## What is required
Keep to the lines between the one holding "mouth_ring();" and the one holding "if empty is", inclusive, and write them out exactly.

— Start of Source excerpt —

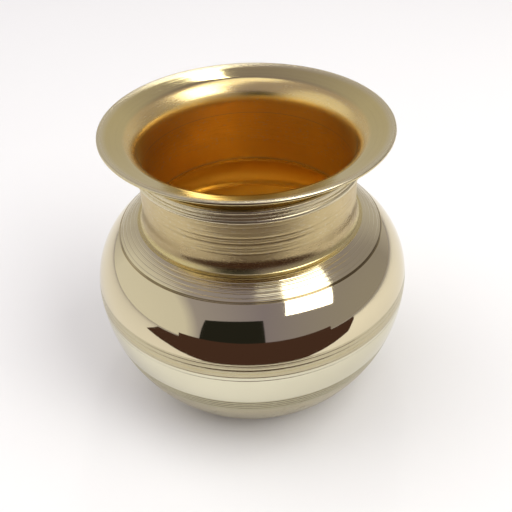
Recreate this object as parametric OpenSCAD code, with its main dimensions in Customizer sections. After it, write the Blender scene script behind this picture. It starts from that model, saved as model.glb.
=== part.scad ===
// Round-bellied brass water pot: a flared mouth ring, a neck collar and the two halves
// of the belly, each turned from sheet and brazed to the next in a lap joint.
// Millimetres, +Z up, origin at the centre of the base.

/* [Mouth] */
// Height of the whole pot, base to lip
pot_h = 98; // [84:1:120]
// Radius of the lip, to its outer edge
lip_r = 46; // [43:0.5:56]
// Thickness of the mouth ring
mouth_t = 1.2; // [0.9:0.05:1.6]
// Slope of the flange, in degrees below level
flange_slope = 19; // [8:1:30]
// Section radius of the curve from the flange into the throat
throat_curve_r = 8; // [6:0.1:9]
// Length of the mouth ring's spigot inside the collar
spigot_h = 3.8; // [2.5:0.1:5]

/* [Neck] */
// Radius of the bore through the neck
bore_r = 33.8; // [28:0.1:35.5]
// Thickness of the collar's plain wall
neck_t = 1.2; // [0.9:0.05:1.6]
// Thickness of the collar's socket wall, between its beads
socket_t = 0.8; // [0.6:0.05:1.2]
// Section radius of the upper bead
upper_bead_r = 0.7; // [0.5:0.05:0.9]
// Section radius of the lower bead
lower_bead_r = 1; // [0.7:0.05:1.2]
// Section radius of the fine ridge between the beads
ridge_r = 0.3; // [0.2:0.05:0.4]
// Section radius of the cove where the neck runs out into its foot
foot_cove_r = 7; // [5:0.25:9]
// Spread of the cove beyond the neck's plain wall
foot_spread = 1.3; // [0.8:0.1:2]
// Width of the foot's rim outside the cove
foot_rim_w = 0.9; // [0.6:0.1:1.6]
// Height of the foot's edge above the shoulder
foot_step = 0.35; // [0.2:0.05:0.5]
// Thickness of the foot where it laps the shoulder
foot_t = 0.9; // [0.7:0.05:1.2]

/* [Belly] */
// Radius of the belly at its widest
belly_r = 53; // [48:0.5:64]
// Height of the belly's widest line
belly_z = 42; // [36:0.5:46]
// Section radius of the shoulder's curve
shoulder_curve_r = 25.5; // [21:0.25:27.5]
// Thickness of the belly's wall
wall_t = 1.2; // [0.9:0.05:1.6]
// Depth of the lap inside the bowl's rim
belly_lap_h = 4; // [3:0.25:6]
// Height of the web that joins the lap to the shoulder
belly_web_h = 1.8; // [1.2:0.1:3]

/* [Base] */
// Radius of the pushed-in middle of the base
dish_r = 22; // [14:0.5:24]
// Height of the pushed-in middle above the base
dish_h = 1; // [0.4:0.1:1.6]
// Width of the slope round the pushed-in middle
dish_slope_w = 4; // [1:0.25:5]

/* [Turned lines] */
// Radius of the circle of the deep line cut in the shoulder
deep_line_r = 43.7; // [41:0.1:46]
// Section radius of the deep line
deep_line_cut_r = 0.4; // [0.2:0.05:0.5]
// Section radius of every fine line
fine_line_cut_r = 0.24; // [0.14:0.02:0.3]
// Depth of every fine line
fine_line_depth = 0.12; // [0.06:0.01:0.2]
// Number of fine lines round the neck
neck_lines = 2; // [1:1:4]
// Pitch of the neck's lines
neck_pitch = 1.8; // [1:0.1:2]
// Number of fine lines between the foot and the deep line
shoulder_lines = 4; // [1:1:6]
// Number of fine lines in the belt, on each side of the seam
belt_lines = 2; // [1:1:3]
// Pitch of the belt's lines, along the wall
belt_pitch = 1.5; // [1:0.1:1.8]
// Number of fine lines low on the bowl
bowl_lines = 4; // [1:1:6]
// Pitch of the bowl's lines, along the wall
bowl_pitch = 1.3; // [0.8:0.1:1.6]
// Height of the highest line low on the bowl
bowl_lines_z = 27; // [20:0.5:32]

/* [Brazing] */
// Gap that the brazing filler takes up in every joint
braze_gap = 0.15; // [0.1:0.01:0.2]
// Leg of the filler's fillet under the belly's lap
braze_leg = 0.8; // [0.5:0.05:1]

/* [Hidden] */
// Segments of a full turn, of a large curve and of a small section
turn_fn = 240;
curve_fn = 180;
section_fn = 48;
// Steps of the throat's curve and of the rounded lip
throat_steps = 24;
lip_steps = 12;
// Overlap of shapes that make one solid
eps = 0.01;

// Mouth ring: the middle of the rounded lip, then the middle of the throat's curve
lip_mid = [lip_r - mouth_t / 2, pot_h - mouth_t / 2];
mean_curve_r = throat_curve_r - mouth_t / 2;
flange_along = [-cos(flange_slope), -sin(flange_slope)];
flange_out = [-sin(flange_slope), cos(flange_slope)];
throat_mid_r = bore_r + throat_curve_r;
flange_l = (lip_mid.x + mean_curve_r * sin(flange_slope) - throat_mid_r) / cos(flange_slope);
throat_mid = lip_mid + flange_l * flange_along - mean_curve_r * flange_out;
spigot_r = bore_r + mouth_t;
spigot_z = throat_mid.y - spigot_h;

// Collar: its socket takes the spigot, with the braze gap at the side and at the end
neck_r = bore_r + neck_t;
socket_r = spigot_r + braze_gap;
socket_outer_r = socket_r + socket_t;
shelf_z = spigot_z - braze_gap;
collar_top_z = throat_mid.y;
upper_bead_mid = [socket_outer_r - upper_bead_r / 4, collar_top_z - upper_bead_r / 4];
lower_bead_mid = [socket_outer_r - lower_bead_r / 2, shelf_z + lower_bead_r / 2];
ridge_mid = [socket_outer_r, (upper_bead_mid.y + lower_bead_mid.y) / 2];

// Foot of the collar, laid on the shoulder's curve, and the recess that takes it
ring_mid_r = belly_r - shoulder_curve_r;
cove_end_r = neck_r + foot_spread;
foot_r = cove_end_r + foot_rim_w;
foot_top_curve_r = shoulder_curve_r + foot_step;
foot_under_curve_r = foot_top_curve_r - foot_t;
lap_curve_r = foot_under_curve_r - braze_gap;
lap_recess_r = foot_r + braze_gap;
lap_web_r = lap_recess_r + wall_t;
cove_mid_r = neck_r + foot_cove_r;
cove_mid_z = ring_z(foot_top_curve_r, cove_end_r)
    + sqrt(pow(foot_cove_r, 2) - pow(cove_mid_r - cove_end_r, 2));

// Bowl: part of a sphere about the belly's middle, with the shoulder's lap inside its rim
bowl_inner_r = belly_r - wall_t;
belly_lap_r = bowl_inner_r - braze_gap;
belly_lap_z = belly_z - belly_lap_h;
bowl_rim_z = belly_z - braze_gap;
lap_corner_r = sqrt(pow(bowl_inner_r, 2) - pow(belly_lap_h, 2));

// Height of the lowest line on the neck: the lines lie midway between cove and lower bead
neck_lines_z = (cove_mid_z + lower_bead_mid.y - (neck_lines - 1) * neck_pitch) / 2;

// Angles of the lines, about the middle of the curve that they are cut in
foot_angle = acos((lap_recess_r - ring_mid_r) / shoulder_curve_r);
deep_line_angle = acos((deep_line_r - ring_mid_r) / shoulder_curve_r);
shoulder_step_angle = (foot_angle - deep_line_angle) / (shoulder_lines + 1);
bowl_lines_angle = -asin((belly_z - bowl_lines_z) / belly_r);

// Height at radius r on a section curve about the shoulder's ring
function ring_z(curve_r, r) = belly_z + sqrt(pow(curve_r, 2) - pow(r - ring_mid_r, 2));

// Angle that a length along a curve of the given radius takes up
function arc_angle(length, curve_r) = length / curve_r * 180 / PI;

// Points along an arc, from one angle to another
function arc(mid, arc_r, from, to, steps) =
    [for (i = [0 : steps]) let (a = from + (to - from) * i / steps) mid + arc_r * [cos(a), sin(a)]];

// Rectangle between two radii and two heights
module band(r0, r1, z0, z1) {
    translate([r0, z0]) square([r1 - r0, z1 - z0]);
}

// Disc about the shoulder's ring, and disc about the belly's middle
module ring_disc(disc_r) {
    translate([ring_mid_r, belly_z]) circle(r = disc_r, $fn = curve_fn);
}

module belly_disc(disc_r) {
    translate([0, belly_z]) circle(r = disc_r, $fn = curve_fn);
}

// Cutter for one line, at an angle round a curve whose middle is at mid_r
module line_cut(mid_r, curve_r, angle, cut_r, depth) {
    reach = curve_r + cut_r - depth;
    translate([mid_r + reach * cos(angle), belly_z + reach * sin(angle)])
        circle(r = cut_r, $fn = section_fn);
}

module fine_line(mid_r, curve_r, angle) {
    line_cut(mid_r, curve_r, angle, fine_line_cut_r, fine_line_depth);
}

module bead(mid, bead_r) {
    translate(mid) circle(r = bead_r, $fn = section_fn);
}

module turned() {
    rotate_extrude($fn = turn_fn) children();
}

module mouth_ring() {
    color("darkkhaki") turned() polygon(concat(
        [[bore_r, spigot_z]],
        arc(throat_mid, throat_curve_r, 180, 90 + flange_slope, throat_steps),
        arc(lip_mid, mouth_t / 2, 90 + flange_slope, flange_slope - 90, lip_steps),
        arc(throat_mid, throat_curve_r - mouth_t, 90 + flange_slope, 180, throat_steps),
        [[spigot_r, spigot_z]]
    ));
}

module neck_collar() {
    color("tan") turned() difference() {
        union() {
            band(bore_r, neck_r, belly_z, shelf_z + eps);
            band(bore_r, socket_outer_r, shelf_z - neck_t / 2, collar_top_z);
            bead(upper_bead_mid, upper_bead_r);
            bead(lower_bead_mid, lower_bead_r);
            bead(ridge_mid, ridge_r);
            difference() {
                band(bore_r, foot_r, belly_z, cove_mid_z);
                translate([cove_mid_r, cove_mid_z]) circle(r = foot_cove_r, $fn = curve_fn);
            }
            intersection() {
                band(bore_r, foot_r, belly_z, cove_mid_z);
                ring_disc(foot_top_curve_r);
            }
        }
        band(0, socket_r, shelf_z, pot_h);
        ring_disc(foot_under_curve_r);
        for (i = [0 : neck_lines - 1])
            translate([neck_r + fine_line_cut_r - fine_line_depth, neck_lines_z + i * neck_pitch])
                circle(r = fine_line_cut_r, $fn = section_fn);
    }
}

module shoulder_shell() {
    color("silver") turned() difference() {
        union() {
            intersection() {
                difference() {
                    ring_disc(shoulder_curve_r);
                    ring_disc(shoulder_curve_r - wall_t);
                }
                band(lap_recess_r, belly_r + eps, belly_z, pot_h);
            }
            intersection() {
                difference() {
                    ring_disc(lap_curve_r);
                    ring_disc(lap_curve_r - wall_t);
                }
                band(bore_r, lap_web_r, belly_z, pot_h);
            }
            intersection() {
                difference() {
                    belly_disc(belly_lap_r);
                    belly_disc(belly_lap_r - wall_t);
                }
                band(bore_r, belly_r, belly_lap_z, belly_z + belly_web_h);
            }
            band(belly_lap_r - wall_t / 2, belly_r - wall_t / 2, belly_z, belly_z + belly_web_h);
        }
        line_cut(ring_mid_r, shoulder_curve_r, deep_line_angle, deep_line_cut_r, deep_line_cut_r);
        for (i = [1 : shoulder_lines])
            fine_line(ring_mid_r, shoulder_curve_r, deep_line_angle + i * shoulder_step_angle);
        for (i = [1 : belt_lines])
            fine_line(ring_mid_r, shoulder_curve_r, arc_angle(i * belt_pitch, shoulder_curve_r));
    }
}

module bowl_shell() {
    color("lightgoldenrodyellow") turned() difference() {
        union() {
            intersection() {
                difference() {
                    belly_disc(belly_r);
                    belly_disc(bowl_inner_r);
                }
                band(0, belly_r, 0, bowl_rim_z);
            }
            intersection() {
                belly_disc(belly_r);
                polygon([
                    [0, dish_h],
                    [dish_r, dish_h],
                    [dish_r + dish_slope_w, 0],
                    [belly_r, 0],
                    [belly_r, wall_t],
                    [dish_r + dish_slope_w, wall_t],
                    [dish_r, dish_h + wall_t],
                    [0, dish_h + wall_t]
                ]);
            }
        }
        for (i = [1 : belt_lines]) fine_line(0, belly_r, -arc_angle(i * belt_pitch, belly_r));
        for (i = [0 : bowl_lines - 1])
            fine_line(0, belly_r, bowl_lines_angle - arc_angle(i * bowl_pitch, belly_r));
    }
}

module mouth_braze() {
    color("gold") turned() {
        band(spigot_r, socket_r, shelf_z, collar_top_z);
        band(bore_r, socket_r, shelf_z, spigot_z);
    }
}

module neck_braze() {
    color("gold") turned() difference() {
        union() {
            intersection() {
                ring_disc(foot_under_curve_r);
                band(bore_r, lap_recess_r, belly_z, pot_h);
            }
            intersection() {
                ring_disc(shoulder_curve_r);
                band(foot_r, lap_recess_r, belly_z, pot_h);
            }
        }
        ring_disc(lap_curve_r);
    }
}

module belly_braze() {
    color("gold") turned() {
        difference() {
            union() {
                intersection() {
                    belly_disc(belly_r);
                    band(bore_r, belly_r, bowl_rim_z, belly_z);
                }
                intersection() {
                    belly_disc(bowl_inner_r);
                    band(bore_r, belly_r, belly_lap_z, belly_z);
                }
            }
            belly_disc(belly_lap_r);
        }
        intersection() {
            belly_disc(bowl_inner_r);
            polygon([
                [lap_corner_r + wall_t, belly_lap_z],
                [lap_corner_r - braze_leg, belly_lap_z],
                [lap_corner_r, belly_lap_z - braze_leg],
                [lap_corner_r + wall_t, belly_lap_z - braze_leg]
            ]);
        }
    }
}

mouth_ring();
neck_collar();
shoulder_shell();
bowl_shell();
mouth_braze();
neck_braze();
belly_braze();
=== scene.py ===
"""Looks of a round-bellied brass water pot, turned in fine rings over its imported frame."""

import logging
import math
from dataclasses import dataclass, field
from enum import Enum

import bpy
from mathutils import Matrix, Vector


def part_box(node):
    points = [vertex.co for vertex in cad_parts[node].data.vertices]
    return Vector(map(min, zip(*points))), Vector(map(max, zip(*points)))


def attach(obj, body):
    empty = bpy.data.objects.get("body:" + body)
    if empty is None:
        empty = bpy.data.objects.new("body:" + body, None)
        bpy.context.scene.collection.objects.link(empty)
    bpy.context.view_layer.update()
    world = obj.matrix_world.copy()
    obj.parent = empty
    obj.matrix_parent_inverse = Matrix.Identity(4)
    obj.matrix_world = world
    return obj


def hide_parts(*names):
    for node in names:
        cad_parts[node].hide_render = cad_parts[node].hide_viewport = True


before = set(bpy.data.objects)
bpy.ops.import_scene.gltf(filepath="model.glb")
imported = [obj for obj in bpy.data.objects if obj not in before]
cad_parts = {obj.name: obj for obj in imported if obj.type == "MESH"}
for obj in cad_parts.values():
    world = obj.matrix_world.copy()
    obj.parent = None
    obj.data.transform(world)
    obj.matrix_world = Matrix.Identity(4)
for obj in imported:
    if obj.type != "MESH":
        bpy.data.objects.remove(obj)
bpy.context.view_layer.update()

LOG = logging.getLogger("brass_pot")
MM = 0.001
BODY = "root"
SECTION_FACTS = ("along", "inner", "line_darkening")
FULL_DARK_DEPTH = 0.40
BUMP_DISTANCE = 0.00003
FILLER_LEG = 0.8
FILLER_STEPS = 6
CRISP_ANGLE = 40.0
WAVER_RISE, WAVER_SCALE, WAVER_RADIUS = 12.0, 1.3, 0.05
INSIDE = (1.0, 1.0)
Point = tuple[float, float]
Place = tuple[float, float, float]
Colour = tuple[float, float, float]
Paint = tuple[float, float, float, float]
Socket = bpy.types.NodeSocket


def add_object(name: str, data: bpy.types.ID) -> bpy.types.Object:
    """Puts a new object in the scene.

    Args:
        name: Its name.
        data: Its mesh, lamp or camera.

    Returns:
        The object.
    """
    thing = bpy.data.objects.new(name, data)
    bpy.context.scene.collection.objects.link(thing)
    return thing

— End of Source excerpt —

## Answer for this exercise
mouth_ring();
neck_collar();
shoulder_shell();
bowl_shell();
mouth_braze();
neck_braze();
belly_braze();
=== scene.py ===
"""Looks of a round-bellied brass water pot, turned in fine rings over its imported frame."""

import logging
import math
from dataclasses import dataclass, field
from enum import Enum

import bpy
from mathutils import Matrix, Vector


def part_box(node):
    points = [vertex.co for vertex in cad_parts[node].data.vertices]
    return Vector(map(min, zip(*points))), Vector(map(max, zip(*points)))


def attach(obj, body):
    empty = bpy.data.objects.get("body:" + body)
    if empty is None:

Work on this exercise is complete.